- _INSTRUCTIONS TO FOLLOW_
The lines to print start at the one containing "Continue the Blender" and end at the one containing "return np.concatenate(places), np.concatenate(normals)"; print them exactly, ends included, and only them.

- _INPUT ROWS_

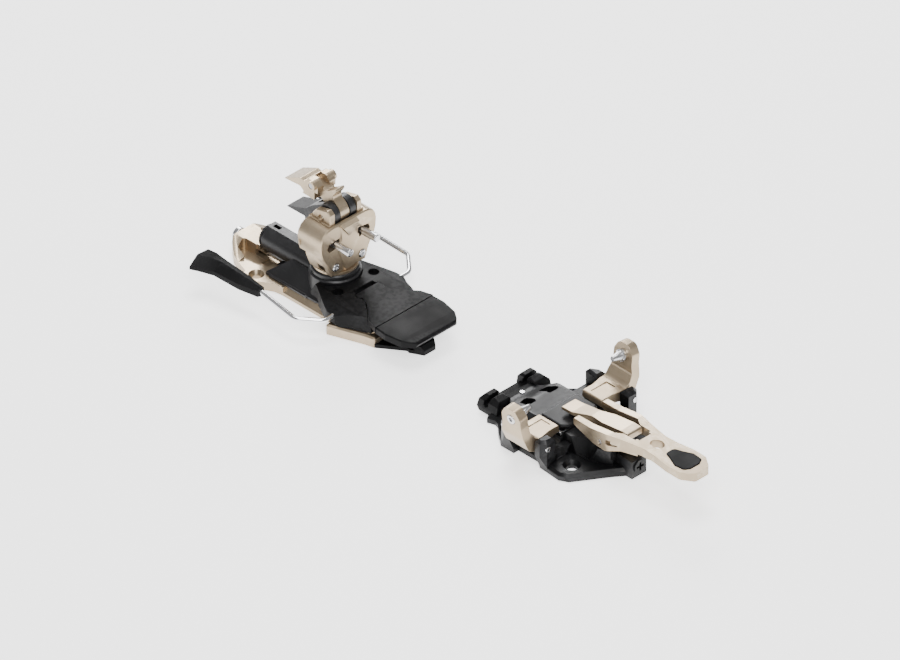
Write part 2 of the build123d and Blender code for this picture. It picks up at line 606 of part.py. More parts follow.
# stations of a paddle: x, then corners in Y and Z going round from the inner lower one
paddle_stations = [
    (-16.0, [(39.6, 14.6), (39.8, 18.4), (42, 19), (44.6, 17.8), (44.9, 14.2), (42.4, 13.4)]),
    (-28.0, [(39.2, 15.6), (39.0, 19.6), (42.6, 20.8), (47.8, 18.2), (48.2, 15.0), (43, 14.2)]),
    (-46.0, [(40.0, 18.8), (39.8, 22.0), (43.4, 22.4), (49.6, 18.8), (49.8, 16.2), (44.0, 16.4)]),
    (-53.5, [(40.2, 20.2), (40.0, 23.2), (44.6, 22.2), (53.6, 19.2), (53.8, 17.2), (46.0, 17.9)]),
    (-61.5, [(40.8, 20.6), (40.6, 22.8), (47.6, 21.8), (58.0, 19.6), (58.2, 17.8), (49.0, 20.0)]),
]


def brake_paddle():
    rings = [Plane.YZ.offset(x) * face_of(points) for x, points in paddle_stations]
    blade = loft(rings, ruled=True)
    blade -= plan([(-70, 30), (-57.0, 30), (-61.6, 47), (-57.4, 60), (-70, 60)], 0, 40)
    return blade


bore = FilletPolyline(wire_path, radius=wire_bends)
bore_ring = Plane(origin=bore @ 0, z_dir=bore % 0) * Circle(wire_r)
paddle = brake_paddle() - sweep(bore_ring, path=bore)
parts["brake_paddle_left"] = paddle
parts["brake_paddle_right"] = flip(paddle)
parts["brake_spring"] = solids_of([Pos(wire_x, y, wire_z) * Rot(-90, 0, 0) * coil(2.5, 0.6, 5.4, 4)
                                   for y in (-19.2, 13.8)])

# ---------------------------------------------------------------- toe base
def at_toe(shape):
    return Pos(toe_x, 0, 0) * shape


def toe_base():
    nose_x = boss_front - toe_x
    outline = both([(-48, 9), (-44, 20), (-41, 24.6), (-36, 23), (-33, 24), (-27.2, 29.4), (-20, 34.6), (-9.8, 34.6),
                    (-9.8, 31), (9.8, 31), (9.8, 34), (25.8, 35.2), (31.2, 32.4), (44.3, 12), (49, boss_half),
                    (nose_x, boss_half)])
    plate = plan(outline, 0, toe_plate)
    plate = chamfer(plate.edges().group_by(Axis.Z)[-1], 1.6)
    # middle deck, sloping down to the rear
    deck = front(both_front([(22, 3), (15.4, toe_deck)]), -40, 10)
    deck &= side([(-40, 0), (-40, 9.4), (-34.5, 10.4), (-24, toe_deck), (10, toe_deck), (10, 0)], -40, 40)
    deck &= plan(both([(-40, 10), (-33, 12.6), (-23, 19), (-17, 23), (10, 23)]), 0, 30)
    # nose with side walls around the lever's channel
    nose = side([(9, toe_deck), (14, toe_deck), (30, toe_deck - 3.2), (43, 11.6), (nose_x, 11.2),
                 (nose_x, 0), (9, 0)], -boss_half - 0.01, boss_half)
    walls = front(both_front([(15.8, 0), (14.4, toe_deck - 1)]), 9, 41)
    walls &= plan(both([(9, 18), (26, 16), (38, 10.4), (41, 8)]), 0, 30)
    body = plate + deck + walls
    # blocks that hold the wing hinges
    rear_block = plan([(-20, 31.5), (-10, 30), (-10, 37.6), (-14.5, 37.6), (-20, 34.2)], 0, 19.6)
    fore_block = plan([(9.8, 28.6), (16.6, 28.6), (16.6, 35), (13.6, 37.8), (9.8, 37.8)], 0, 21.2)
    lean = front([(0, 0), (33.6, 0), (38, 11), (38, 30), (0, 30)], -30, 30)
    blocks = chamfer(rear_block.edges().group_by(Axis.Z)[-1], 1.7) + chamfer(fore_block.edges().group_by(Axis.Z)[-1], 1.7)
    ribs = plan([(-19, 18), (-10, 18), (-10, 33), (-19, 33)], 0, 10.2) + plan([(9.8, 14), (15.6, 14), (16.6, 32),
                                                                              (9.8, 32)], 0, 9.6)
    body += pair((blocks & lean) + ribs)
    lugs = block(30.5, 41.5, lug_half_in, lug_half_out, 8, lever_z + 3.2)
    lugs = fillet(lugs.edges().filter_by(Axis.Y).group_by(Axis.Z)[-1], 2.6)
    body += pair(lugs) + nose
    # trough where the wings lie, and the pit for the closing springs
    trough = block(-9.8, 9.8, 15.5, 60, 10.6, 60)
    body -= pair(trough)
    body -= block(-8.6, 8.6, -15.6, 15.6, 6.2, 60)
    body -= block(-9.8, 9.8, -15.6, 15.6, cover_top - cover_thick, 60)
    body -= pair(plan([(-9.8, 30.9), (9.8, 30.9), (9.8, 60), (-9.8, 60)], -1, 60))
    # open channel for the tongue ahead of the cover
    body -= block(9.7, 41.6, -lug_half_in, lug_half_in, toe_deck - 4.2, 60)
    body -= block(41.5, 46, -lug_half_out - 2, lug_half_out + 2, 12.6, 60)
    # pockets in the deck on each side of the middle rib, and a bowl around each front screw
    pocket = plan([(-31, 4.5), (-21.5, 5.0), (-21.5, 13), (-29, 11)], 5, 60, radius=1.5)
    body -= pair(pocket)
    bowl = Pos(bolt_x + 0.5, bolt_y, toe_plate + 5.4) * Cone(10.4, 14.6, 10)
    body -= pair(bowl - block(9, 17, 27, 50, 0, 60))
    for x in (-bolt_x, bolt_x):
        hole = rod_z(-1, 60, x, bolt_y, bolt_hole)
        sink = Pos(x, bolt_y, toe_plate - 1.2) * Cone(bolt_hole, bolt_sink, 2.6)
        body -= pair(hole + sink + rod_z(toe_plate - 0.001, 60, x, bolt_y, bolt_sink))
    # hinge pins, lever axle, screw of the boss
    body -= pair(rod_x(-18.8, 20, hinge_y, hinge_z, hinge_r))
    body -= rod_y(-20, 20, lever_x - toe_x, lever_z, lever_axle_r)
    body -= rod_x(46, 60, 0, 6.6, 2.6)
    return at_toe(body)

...

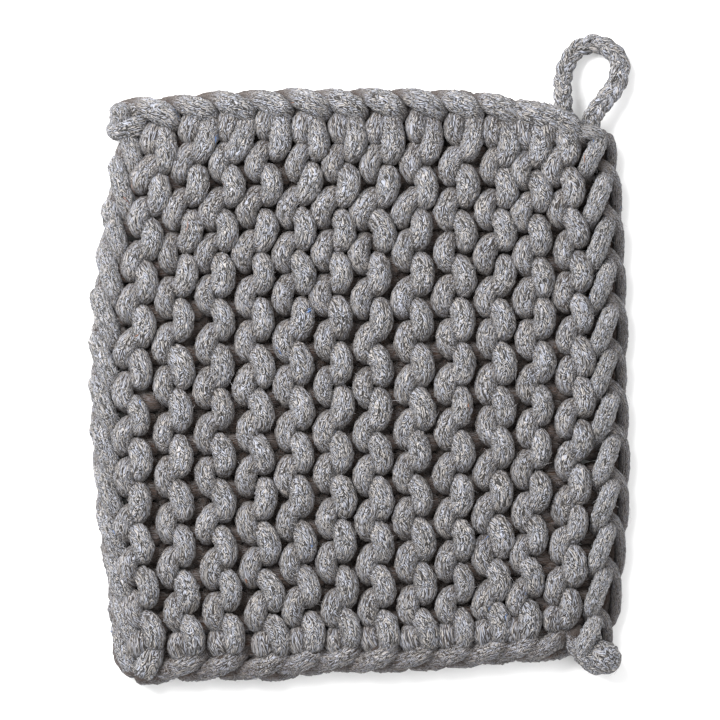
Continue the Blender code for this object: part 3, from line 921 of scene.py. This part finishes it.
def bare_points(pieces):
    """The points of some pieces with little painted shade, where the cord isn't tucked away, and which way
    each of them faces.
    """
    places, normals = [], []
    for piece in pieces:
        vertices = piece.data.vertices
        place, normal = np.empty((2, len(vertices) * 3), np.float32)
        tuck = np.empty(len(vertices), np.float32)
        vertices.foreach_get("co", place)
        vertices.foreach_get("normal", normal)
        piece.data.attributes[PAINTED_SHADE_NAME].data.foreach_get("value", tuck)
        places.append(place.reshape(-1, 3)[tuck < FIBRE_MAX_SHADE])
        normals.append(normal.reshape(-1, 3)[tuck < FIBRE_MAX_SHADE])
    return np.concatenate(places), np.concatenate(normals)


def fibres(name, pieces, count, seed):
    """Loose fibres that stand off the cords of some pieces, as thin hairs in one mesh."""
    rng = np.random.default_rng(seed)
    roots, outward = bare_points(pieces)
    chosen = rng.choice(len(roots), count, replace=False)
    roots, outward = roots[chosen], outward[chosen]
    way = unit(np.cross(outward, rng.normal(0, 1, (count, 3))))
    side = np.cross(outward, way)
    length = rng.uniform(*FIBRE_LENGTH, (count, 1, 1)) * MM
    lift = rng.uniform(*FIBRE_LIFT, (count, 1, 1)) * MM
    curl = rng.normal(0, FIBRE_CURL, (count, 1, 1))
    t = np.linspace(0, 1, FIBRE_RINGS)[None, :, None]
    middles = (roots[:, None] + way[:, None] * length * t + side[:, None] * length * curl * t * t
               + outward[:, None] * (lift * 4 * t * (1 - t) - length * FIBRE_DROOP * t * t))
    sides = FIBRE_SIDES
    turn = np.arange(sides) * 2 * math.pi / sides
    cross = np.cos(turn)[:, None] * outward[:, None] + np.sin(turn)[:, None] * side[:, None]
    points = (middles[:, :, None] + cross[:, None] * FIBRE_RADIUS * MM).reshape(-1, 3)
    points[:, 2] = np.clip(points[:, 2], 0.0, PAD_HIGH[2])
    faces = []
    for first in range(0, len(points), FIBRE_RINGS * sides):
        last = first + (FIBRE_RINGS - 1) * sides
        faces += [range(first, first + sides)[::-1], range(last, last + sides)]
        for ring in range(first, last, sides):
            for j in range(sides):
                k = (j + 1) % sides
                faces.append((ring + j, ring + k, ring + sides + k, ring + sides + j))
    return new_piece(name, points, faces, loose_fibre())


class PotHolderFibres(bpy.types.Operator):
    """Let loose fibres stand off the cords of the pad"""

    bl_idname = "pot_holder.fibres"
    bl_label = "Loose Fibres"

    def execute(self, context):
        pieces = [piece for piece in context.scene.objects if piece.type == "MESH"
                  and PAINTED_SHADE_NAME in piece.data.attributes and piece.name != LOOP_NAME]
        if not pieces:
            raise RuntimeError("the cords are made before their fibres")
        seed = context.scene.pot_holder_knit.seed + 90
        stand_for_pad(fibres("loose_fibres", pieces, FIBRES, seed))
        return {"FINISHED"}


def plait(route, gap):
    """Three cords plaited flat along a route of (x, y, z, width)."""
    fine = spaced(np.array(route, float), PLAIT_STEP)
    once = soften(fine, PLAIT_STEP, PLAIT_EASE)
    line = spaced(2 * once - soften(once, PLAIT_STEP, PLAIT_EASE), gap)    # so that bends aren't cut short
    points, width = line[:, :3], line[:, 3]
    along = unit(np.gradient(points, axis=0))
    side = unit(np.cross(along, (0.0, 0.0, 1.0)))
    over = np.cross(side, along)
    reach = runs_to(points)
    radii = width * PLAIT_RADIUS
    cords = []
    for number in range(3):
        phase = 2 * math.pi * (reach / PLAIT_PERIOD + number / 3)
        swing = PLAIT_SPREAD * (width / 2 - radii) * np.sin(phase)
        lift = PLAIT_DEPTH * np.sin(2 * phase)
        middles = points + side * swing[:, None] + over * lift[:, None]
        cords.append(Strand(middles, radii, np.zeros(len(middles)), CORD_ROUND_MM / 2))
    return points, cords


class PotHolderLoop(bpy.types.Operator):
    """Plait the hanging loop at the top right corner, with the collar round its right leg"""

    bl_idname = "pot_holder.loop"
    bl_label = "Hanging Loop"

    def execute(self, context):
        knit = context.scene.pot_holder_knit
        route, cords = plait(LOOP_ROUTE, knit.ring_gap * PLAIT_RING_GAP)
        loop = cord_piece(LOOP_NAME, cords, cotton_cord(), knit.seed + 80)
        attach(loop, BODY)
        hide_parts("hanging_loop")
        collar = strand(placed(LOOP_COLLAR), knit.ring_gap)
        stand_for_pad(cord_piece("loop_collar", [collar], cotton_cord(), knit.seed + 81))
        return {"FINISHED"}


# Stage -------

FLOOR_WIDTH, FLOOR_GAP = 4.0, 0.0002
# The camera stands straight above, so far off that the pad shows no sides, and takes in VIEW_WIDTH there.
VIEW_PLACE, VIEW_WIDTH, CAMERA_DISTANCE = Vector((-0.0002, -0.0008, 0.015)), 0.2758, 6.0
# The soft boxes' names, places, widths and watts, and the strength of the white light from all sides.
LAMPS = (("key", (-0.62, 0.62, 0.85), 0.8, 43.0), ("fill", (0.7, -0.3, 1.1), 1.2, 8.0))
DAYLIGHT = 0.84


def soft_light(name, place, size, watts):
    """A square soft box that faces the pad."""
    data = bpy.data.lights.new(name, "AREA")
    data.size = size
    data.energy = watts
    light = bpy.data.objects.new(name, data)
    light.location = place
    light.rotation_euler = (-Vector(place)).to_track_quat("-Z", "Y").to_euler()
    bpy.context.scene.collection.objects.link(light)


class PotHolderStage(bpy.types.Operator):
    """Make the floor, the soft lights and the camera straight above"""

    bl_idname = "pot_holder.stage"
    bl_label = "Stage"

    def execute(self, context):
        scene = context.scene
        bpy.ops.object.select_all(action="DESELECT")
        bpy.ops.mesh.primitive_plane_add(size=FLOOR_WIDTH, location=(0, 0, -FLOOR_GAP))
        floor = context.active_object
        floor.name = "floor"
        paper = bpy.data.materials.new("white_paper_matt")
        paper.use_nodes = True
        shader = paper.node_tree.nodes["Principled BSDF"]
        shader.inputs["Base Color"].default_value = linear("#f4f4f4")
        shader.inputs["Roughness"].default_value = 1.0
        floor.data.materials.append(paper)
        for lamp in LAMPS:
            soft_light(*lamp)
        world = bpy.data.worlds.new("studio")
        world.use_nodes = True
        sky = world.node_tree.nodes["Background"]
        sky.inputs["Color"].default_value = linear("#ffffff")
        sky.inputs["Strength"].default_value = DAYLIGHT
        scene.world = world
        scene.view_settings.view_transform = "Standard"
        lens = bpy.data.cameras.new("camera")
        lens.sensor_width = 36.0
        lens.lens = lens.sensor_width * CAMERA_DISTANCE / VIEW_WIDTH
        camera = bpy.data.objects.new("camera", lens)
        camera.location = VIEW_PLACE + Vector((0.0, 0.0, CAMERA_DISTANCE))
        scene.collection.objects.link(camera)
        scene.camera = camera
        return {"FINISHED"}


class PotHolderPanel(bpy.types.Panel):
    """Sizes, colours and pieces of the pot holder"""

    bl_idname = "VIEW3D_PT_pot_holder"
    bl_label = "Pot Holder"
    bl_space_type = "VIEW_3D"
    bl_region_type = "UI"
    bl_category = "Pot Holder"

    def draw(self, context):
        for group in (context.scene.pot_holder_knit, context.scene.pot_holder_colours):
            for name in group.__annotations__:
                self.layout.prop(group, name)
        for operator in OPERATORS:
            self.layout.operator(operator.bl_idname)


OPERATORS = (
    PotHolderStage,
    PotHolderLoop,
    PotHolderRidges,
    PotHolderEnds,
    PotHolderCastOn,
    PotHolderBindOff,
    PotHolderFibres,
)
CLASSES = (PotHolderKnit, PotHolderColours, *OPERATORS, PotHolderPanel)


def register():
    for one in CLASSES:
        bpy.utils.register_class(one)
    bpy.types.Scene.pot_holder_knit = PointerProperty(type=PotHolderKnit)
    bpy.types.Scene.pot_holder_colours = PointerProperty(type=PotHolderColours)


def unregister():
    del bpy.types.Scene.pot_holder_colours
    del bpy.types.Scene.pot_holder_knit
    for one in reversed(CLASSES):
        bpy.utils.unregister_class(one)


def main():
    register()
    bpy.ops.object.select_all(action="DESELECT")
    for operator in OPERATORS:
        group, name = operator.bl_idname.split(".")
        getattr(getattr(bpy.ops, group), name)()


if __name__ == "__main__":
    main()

...

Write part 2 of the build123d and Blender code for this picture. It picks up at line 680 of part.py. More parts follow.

- _EXERCISE RESPONSE_
Continue the Blender code for this object: part 3, from line 921 of scene.py. This part finishes it.
def bare_points(pieces):
    """The points of some pieces with little painted shade, where the cord isn't tucked away, and which way
    each of them faces.
    """
    places, normals = [], []
    for piece in pieces:
        vertices = piece.data.vertices
        place, normal = np.empty((2, len(vertices) * 3), np.float32)
        tuck = np.empty(len(vertices), np.float32)
        vertices.foreach_get("co", place)
        vertices.foreach_get("normal", normal)
        piece.data.attributes[PAINTED_SHADE_NAME].data.foreach_get("value", tuck)
        places.append(place.reshape(-1, 3)[tuck < FIBRE_MAX_SHADE])
        normals.append(normal.reshape(-1, 3)[tuck < FIBRE_MAX_SHADE])
    return np.concatenate(places), np.concatenate(normals)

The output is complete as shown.